Sam Neill died in Sydney on Monday, surrounded by family. He was 78, and less than three months past the news he had spent three years waiting to deliver: that he was cancer-free.

His family announced the death in a statement. "Sam was surrounded by family and passed with the dignity that has characterised his whole life," it said. "The loss was sudden and unexpected but blessed by the fact that Sam remained cancer free." No cause has been given.

Neill revealed the illness in 2023 in his memoir, Did I Ever Tell You This?, written in part during chemotherapy for stage-three angioimmunoblastic T-cell lymphoma. In late April this year he announced that a trial treatment had worked and the disease was gone.

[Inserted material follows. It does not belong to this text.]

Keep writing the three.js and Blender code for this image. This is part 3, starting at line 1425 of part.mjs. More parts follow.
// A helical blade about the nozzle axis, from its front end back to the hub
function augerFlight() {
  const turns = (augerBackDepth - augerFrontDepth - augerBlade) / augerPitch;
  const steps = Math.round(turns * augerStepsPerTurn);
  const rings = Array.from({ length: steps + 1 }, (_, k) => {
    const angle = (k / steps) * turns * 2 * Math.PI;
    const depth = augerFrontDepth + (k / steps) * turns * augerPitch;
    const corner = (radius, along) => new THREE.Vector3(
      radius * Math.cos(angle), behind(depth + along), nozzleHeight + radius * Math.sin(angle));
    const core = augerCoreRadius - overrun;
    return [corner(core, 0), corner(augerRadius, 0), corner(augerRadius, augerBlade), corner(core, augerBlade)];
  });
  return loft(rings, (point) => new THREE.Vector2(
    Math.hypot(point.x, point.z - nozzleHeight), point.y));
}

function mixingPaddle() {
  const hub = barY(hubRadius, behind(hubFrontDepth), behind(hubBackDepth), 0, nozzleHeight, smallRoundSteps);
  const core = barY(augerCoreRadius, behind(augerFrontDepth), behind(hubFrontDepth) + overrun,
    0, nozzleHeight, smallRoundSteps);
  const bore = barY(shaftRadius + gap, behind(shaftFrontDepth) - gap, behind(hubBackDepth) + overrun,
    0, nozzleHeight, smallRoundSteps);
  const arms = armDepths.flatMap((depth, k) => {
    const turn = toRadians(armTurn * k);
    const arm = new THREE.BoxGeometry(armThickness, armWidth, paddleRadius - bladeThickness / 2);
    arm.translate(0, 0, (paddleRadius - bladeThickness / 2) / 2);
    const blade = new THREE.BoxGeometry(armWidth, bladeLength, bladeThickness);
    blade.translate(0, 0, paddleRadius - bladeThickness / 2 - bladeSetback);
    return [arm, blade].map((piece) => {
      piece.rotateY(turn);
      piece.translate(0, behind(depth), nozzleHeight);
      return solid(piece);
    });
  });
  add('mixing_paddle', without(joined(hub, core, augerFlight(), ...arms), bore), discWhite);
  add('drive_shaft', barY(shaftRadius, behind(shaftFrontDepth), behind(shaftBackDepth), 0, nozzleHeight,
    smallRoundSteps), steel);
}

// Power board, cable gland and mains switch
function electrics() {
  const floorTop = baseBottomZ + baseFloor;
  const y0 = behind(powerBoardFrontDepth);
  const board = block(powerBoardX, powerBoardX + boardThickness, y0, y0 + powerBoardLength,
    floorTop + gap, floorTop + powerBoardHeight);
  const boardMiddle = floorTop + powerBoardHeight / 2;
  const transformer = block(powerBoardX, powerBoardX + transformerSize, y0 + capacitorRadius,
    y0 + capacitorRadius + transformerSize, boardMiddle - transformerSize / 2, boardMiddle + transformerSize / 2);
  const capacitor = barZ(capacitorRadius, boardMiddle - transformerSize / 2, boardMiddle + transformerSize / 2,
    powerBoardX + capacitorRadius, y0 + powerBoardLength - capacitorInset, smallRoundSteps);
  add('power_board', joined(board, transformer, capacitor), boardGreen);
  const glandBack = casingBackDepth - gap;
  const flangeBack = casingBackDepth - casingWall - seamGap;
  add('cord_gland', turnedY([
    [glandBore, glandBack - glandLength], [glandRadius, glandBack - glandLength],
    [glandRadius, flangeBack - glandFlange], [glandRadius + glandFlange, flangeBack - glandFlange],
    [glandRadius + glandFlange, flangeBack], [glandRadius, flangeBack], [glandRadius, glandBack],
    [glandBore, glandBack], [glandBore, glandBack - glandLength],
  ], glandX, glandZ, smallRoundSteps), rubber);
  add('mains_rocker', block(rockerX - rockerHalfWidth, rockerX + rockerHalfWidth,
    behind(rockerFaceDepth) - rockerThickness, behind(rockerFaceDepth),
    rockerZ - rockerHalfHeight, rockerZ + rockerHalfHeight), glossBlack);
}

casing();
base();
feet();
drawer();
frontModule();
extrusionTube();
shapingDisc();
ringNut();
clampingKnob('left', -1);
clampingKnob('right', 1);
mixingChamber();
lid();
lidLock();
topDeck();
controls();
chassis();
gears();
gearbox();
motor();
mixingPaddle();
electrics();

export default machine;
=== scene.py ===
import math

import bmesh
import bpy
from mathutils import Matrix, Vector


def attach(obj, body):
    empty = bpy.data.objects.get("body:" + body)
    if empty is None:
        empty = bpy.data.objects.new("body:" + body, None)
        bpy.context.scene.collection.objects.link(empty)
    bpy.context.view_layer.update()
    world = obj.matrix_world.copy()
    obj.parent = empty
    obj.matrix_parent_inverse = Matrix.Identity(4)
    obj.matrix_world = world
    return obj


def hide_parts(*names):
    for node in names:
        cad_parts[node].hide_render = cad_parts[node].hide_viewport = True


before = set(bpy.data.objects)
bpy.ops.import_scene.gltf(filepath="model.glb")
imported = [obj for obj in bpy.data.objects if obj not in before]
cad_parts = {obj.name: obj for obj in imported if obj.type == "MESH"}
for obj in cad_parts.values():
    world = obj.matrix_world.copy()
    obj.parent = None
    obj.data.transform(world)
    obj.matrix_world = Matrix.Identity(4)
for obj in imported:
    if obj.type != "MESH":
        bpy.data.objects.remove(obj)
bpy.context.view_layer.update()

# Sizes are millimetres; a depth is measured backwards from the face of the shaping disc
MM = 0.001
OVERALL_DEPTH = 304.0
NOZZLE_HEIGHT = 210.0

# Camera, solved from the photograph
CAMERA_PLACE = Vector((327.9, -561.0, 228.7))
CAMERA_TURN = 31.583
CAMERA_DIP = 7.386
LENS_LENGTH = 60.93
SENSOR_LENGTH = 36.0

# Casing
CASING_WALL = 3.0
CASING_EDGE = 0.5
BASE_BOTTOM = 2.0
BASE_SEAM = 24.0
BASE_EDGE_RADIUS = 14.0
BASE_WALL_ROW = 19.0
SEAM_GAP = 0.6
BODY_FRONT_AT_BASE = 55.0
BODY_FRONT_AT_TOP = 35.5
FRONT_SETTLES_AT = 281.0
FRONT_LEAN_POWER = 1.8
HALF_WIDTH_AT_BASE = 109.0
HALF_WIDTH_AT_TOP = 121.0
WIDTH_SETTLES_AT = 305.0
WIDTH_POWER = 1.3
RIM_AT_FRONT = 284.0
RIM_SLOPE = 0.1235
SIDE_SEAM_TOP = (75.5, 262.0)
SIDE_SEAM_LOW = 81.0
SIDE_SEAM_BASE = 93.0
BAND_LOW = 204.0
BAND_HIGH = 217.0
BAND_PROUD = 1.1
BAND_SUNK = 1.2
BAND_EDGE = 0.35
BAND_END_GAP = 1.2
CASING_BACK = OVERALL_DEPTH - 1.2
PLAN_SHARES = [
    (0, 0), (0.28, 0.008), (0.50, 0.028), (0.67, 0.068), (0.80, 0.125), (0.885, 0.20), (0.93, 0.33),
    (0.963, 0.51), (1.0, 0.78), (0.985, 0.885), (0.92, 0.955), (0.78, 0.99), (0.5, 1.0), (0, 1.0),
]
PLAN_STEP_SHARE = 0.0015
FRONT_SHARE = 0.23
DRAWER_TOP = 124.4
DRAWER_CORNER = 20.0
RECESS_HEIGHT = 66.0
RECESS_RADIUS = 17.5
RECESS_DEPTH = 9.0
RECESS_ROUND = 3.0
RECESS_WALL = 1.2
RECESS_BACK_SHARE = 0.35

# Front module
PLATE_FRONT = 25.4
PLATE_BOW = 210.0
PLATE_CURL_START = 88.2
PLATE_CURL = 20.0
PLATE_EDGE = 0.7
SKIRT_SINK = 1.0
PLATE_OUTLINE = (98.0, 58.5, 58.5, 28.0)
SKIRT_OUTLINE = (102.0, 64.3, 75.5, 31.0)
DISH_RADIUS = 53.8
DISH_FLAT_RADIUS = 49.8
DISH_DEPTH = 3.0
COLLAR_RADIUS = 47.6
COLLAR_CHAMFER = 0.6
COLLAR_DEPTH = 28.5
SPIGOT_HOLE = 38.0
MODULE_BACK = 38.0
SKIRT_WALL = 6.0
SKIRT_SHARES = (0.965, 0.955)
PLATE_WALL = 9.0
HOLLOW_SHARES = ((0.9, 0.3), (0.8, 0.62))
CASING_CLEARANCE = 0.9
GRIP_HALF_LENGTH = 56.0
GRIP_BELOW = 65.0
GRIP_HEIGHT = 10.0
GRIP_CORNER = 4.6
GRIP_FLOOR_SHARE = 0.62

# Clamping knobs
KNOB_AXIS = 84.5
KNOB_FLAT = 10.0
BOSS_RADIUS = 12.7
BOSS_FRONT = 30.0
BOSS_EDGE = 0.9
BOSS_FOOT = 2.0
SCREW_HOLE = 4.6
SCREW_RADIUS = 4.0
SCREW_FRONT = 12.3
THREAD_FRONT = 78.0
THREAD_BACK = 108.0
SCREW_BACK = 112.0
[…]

The career ran five decades and two hemispheres. Australian audiences met him first, as Harry Beecham opposite Judy Davis in My Brilliant Career in 1979. Hollywood met him as Dr Alan Grant, the palaeontologist in Jurassic Park in 1993, a role he returned to in Jurassic World Dominion in 2022. In between and after came The Piano, The Dish, Peaky Blinders, Peter Rabbit and Thor: Love and Thunder.

He was born in Northern Ireland, raised in New Zealand, and worked so often on this side of the Tasman that both film industries treat him as their own. New Zealand appointed him a Distinguished Companion of its Order of Merit in 2006. When titled honours returned in 2009 he declined the knighthood, then accepted it in 2022.

Away from set he grew pinot noir. His Two Paddocks vineyard in Central Otago, established in 1993, became as much a part of his public identity as any role, and his accounts of its ducks, pigs and farm dogs had an audience of their own.

Anthony Albanese called him "wry and dry, thoughtful and laconic", a man who "fought illness with the same dignity, humour and conviction that gave strength to his every performance". Magda Szubanski wrote that she was in complete shock. "Vale my darling friend," she said. Richard E Grant kept it to four words: "Sail on, kind Sir."

Tributes were still arriving on Tuesday from both sides of the Tasman, from co-stars, directors and audiences who knew him from one hemisphere's films or the other's. His last public announcement, in April, was that he was well again.